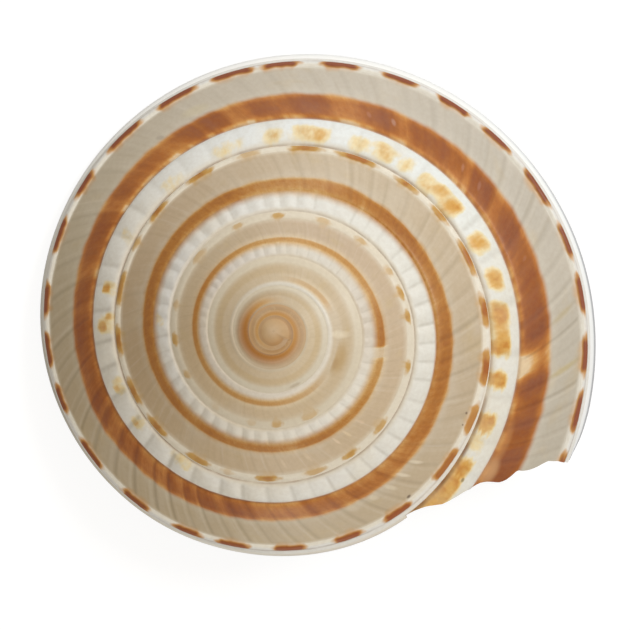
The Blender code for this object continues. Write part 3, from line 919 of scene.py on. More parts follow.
@dataclass(frozen=True)
class Base:
    """The keel and the base of the last whorl, in to the edge of the umbilicus. A slit is its
    place, its half width and its share of the full depth."""

    spiral: Spiral
    rows: Rows
    bow: float = -4.0
    run: float = 6.0
    reach: float = 3.0
    reach_rows: int = 10
    bulge: Knots = (
        (-400, 0.75), (-290, 0.72), (-250, 0.62), (-190, 0.7), (-150, 0.78), (-110, 1), (15, 1),
        (20, 0.72), (24.5, 0), (60, 0),
    )
    section: Knots = (
        (0, 0), (-0.009, 0.01), (-0.016, 0.026), (-0.008, 0.042), (0.009, 0.046), (0.022, 0.06),
        (0.046, 0.061), (0.14, 0.081), (0.28, 0.104), (0.43, 0.118), (0.58, 0.121), (0.665, 0.112),
    )
    ripple: float = 0.0008
    waves: tuple[tuple[float, float, int], ...] = ((0.6, 1.9, 21), (0.6, 4.3, 22))
    cord_place: float = 0.585
    cord_half: float = 0.045
    cord_size: float = 0.007
    bead_depth: float = 0.005
    bead_spacing: float = 7.5
    slit_depth: float = 0.004
    slits: tuple[tuple[float, float, float], ...] = ((0.645, 0.007, 1.0), (0.052, 0.006, 0.5))
    first_dash: float = -4.0
    dash_spacing: float = 13.0
    dash_half: float = 3.2
    dash_slope: float = 6.0
    keel_points: int = 6
    keel_columns: int = 22
    field_columns: int = 36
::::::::
Given instruction »
Please output the entire listing exactly as it stands.

Written response »
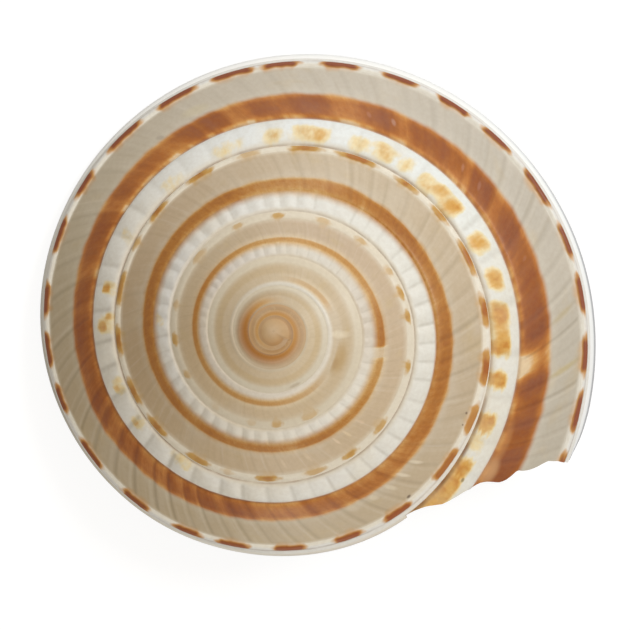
The Blender code for this object continues. Write part 3, from line 919 of scene.py on. More parts follow.
@dataclass(frozen=True)
class Base:
    """The keel and the base of the last whorl, in to the edge of the umbilicus. A slit is its
    place, its half width and its share of the full depth."""

    spiral: Spiral
    rows: Rows
    bow: float = -4.0
    run: float = 6.0
    reach: float = 3.0
    reach_rows: int = 10
    bulge: Knots = (
        (-400, 0.75), (-290, 0.72), (-250, 0.62), (-190, 0.7), (-150, 0.78), (-110, 1), (15, 1),
        (20, 0.72), (24.5, 0), (60, 0),
    )
    section: Knots = (
        (0, 0), (-0.009, 0.01), (-0.016, 0.026), (-0.008, 0.042), (0.009, 0.046), (0.022, 0.06),
        (0.046, 0.061), (0.14, 0.081), (0.28, 0.104), (0.43, 0.118), (0.58, 0.121), (0.665, 0.112),
    )
    ripple: float = 0.0008
    waves: tuple[tuple[float, float, int], ...] = ((0.6, 1.9, 21), (0.6, 4.3, 22))
    cord_place: float = 0.585
    cord_half: float = 0.045
    cord_size: float = 0.007
    bead_depth: float = 0.005
    bead_spacing: float = 7.5
    slit_depth: float = 0.004
    slits: tuple[tuple[float, float, float], ...] = ((0.645, 0.007, 1.0), (0.052, 0.006, 0.5))
    first_dash: float = -4.0
    dash_spacing: float = 13.0
    dash_half: float = 3.2
    dash_slope: float = 6.0
    keel_points: int = 6
    keel_columns: int = 22
    field_columns: int = 36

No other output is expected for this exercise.